"Fabled Futures: Development, Gridiron Football, and Transnational Movements in American Samoa" by Lisaclaire Fa’anofo Uperesa

Lisaclaire Fa’anofo Uperesa

Deposited 2010

Abstract
For over a hundred years since the chiefs (matai) of Tutuila and Manu'a signed the deeds of cession that submitted the islands to United States' sovereignty, the question of how to reap the benefits of association while maintaining indigenous customs has been an issue for American Samoans. Taking the phenomenon of American football as a crucial strand of development on the island since the 1960s, this dissertation traces its establishment and evolution on the island of Tutuila over the past fifty years, investigating how it has become a significant path of transnational movement, and a source of social mobility, status and prestige.
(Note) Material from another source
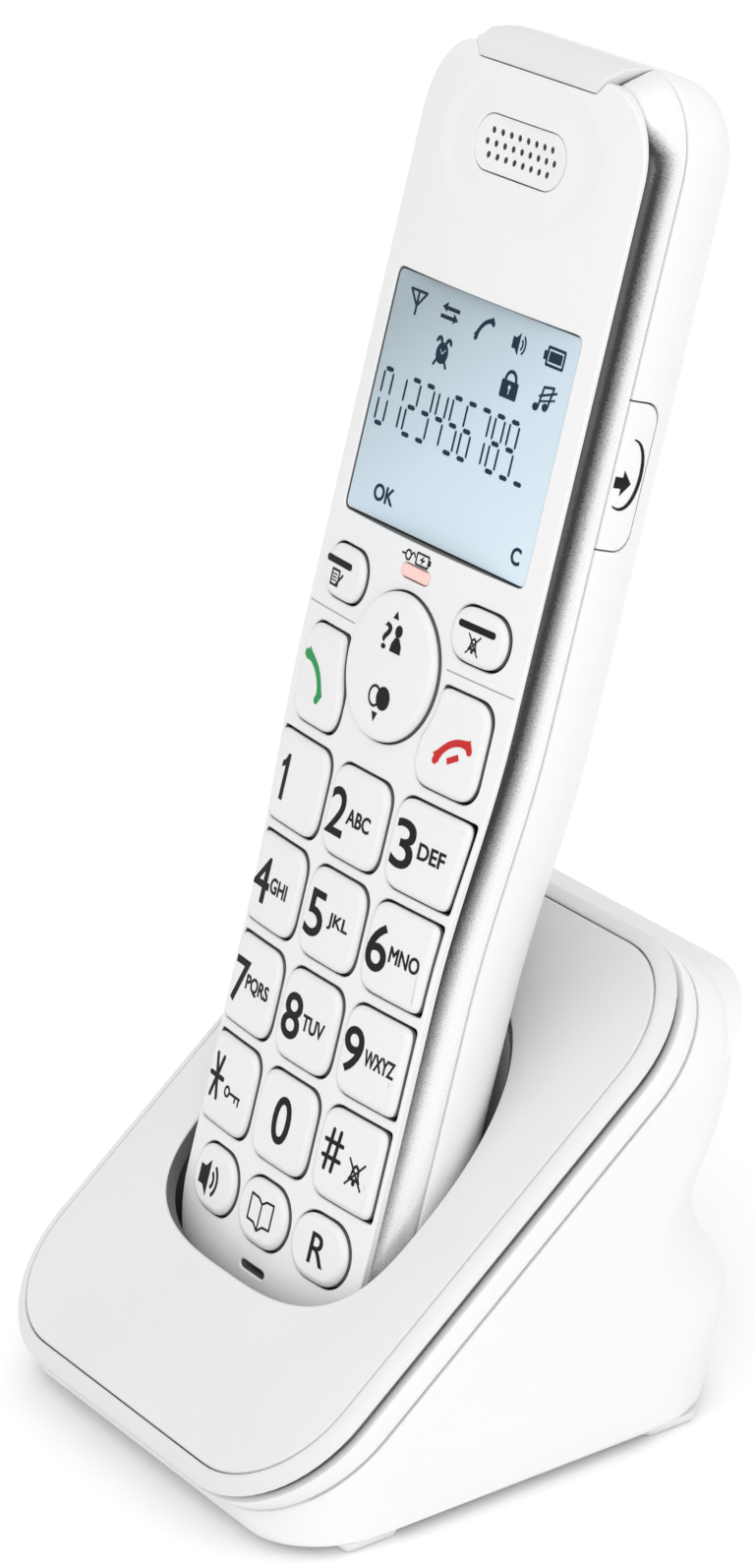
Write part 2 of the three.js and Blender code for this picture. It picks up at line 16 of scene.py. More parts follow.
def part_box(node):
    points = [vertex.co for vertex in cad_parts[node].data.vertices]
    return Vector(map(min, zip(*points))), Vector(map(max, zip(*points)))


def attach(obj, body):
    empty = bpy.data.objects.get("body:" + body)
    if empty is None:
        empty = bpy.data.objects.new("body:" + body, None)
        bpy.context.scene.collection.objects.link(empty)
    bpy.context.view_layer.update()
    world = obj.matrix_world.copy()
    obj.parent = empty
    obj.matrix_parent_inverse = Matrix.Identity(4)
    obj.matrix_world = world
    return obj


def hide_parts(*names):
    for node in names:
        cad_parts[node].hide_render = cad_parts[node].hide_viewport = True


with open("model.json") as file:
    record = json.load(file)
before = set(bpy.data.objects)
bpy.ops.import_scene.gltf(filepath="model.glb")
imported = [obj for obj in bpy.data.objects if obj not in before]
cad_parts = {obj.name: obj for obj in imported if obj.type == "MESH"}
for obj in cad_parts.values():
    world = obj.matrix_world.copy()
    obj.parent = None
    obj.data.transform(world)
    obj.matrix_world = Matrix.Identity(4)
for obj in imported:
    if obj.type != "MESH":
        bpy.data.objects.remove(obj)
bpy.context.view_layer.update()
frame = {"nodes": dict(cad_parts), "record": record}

# ---------------------------------------------------------------- dimensions, in millimetres
MM = 0.001
GAP = 0.25
FINE_GAP = 0.12  # round the inserts, the lens, the battery cover and the side key
HEIGHT = 163.0
DISPLAY_HALF, KEYPAD_HALF = 24.9, 22.0
WAIST = (50.0, 85.0)
TOP_CORNER, FOOT_CORNER = 10.5, 12.0
CROWN_RISE, CROWN_FALL = 1.3, 1.9
BAND_GROW, BAND_RISE = 1.4, 2.6
SHELL_FRONT, SHELL_BEND, SHELL_BACK = 5.6, 7.0, 19.5
SHELL_SIDE_ROUND, SHELL_END_ROUND, SHELL_WALL = 20.0, 8.0, 1.8
RECLINE = math.radians(21.7)
SLOPE = math.radians(36)
DISPLAY = (-21.0, 21.0, 102.1, 133.0)
GLASS = -0.35
EAR_Z, EAR_HALF, EAR_HEIGHT = 151.6, 10.15, 7.0
NAV_Z, NAV_RX, NAV_RZ, NAV_STAND = 86.4, 9.9, 9.35, 1.0
KEY_STAND = 0.7
RIM = 0.75  # least width of plate outside the outer keys
KEY_BASE = -0.38
DIAL_ROWS, DIAL_HEIGHT, DIAL_MIDDLE, DIAL_INNER = (66.9, 53.6, 40.2, 26.9), 11.5, 6.6, 8.3
PANEL_HALF, PANEL_FRONT, PANEL_REAR, PANEL_CORNER = 35.9, -77.9, 5.5, 15.0
PANEL_RISE = 55.8
BODY_HALF, BODY_FRONT, BODY_REAR, BODY_CORNER, BODY_WALL = 38.3, -60.0, 4.2, 12.0, 2.2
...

In a local political economy in which rapid population growth and limited economic opportunity induce continuous migration to the United States, football represents a relatively new form of labor and transnational movement for many Samoans. I draw on my ethnographic research to show the many dimensions of this experience and to trace the forms of capital players seek through football success. I argue that for many Samoan players the transformation of subjectivity and the body in accumulation of what I call "gridiron capital" is crucial to their success in the football context, but their connection to family and community provides other measures of worth that allow them to resist further commodification driven by the capitalist logic that permeates the sport. I argue that transnational movements and access to alternative sources of status and prestige such as those associated with football success, have precipitated important shifts in the constituent concepts and recognized indigenous practices of tautua and the fa'amatai over time. In some ways football success, like many other foreign imports before it, is both reincorporated by the powerful logic of the fa'asamoa and the matai system, and serves to undermine existing social hierarchies and the relations of power that structure them. I suggest that one result of the growth of particular kinds of gendered institutions in American Samoa (especially the military, government, and sport) has been the elevation of embodiments and iconographies of male authority and prestige that have narrowed the field of possibility for gendered social relations.